Prior to Ukraine and Syria, he also served in Afghanistan and Chechnya to fight Moscow’s wars in two strategic locations in Caucasia and South Asia.
A controversial career
Long before his assignment to Syria, Surovikin already had a controversial military career, having been jailed twice for his conduct in different incidents.
After serving in the Soviet-Afghan War in the late 1980s, he was stationed as a captain in an army unit in Moscow, where his battalion faced anti-coup protesters during the failed military intervention against former Soviet Union leader Mikhail Gorbachev’s reformist government.
His battalion was responsible for the killing of three anti-coup demonstrators.

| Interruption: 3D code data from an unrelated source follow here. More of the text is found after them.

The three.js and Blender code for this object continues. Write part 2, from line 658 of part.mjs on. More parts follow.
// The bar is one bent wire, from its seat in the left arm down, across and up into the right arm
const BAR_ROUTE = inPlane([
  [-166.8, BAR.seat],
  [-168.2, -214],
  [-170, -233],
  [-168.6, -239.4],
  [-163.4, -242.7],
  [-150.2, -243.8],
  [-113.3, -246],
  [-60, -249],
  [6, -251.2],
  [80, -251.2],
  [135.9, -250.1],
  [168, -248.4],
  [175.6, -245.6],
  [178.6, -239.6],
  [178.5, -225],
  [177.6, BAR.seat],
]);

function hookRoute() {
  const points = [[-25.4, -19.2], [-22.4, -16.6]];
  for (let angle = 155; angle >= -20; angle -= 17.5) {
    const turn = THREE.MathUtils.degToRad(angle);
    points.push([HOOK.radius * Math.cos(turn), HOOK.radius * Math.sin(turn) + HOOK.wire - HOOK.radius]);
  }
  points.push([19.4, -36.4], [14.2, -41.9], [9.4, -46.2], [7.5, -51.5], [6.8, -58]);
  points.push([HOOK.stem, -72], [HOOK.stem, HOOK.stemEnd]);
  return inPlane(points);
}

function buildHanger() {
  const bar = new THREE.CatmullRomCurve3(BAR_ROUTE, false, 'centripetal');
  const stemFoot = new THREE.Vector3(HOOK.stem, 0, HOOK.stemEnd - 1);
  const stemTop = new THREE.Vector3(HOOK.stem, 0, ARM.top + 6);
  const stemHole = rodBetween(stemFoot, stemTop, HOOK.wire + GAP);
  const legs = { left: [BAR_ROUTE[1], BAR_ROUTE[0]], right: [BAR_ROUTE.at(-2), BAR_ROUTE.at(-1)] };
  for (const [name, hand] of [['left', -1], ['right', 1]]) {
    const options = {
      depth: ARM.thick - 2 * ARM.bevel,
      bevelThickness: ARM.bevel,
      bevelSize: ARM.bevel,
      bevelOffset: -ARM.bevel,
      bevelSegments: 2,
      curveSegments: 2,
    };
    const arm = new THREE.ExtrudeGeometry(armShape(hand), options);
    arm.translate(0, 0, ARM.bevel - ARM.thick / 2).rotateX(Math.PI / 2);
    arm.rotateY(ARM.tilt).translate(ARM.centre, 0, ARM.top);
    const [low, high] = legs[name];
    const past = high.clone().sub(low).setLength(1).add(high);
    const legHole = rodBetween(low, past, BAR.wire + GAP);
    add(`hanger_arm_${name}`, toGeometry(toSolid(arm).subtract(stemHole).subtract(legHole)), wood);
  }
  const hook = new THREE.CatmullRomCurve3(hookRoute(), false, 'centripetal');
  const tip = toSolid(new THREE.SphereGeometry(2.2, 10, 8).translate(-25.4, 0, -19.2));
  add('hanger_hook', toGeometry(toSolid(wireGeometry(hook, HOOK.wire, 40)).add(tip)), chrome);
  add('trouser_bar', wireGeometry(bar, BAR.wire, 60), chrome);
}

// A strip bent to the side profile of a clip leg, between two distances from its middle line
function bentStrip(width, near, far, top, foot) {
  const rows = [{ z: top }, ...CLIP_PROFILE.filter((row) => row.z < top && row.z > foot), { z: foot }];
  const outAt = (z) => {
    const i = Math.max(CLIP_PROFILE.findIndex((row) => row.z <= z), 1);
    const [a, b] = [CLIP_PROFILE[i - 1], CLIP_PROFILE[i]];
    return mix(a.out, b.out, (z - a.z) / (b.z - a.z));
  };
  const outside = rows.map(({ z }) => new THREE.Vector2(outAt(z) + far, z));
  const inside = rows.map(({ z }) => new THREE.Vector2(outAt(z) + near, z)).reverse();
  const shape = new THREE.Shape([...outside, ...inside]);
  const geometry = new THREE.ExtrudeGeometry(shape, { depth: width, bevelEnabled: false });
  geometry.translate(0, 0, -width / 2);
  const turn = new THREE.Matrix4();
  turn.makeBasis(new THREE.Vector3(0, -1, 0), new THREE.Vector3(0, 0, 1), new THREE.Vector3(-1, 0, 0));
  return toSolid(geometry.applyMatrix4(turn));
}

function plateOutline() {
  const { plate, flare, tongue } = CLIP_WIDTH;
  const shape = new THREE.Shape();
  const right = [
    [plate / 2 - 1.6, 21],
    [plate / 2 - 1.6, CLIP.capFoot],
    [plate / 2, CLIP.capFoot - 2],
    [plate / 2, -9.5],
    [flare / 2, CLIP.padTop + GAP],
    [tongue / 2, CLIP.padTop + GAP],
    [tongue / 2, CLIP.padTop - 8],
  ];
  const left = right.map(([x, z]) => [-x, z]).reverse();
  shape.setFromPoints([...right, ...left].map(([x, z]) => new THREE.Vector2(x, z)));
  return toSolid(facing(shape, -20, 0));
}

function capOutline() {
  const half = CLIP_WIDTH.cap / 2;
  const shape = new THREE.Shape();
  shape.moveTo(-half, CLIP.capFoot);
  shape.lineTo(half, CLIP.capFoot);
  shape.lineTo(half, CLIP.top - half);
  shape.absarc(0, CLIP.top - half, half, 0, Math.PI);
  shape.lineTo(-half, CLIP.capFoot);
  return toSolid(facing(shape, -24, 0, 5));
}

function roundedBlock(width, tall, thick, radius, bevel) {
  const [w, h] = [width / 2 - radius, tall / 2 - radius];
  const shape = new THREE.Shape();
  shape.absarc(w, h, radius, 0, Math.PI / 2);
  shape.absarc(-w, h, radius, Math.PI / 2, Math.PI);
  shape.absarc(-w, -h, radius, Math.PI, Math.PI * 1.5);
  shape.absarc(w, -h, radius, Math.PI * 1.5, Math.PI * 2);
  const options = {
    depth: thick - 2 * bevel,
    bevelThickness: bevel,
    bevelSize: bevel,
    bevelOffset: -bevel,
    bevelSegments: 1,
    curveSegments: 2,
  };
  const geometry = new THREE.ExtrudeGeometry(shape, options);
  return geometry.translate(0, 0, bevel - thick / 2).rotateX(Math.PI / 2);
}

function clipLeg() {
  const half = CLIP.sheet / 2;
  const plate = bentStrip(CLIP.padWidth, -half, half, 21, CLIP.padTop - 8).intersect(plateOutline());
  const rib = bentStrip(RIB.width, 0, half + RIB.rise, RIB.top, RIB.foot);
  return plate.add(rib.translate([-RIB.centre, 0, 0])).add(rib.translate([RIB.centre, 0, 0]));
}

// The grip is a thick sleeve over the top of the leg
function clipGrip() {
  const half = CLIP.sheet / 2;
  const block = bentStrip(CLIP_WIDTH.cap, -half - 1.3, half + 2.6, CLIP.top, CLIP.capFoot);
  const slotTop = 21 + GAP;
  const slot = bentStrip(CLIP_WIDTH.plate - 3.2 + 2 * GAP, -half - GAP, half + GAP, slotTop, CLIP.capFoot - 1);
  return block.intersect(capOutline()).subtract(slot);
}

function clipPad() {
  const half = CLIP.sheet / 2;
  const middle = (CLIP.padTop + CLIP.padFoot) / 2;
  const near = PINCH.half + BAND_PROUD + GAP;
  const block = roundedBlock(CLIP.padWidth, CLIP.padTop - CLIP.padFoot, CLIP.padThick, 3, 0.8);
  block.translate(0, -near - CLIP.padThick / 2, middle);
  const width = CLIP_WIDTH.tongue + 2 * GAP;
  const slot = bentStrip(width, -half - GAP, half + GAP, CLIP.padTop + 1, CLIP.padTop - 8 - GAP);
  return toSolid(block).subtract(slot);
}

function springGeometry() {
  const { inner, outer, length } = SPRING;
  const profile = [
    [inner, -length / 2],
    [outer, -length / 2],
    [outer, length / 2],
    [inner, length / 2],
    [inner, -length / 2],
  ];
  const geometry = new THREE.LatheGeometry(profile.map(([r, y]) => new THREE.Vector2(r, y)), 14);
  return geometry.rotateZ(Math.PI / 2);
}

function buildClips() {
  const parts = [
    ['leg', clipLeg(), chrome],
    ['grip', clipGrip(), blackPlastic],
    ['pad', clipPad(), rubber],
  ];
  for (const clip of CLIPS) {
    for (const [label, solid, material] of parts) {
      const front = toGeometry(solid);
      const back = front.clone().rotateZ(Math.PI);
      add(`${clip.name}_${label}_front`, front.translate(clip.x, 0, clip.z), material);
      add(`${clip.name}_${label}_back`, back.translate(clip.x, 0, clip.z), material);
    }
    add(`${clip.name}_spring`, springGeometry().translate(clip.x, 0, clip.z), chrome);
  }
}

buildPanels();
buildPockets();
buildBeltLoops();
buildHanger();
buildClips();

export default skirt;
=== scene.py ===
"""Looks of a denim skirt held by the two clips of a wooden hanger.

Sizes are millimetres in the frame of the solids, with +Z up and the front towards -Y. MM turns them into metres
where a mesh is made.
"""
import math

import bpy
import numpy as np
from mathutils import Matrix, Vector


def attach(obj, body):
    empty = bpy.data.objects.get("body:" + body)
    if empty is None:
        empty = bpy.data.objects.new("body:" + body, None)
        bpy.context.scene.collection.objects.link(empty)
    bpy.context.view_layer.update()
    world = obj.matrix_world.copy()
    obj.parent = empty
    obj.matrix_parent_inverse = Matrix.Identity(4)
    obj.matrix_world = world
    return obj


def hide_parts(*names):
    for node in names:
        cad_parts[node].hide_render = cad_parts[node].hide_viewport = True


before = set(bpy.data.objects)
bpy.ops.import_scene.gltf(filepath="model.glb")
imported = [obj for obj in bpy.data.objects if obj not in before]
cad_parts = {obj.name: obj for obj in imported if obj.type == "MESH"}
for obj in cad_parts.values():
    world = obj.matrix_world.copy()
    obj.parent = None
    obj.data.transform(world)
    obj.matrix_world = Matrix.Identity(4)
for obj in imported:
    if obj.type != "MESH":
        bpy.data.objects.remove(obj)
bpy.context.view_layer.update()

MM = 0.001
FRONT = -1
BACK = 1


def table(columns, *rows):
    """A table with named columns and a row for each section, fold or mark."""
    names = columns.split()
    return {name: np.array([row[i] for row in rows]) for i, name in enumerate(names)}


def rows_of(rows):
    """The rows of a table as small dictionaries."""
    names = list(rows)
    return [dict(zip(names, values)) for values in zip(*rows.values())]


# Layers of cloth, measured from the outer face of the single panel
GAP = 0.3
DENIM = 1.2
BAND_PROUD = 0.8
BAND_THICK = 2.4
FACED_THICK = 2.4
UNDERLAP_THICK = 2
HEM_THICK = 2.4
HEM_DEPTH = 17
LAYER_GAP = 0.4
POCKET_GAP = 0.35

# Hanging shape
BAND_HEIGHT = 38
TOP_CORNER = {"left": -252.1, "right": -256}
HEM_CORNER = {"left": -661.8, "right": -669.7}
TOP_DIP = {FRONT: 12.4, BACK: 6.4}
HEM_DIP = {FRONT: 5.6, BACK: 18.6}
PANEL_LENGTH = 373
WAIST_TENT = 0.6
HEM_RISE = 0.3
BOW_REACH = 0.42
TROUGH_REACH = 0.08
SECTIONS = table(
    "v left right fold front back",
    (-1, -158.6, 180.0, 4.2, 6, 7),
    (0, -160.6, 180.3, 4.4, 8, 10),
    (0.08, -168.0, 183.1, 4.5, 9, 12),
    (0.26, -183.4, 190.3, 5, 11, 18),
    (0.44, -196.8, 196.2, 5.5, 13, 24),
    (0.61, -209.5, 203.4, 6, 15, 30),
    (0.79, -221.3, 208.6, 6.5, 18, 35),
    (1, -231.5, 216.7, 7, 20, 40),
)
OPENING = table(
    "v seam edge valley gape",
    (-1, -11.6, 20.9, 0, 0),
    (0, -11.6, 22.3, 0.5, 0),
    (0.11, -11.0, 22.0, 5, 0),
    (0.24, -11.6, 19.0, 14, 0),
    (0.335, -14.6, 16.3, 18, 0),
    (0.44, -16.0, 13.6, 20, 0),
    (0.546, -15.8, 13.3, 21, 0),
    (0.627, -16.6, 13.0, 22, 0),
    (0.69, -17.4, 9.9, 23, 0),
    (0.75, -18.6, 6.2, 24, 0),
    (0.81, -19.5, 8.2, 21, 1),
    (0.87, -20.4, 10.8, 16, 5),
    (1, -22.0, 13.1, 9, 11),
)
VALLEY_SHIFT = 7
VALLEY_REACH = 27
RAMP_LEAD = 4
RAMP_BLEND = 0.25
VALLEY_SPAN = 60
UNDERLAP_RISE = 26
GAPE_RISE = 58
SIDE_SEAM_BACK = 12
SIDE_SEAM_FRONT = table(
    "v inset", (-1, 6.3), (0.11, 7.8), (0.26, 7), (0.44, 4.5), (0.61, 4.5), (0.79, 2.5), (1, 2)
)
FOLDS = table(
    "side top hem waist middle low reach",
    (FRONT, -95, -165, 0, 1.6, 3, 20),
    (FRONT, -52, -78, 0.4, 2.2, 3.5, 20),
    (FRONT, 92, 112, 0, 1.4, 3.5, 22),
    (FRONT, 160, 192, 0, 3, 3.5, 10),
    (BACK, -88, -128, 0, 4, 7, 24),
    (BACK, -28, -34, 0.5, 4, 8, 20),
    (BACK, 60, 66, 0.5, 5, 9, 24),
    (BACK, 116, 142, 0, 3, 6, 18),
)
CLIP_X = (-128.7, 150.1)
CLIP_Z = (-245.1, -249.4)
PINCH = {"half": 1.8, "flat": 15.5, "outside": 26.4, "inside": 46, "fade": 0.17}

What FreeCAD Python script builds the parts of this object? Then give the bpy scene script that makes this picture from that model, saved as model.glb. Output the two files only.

As a result, he was arrested and tried after being under investigation for seven months. But the charges against him were dropped because then Russian President Boris Yeltsin believed he was just following orders from his superiors.
Four years after that investigation, he was charged again. This time he was accused of selling illegal weapons, receiving one year of probation under Moscow's garrison’s military court. But again his sentence was overturned on the grounds that he did not intend to sell weapons, believing that the pistol he gave to a military student would be used not in an illegal event.
In the 2000s, he was also involved in other violent incidents, in which one of his colleagues accused the general of beating him as one of his subordinates committed suicide after receiving criticism from Surovikin.
Despite all these troubles, Surovikin has been able to move forward in his career. After his leadership in Syria, he was promoted to General of the Army, the second highest rank in the Russian army, triggering rumours that he would succeed army chief Valery Gerasimov in the near future.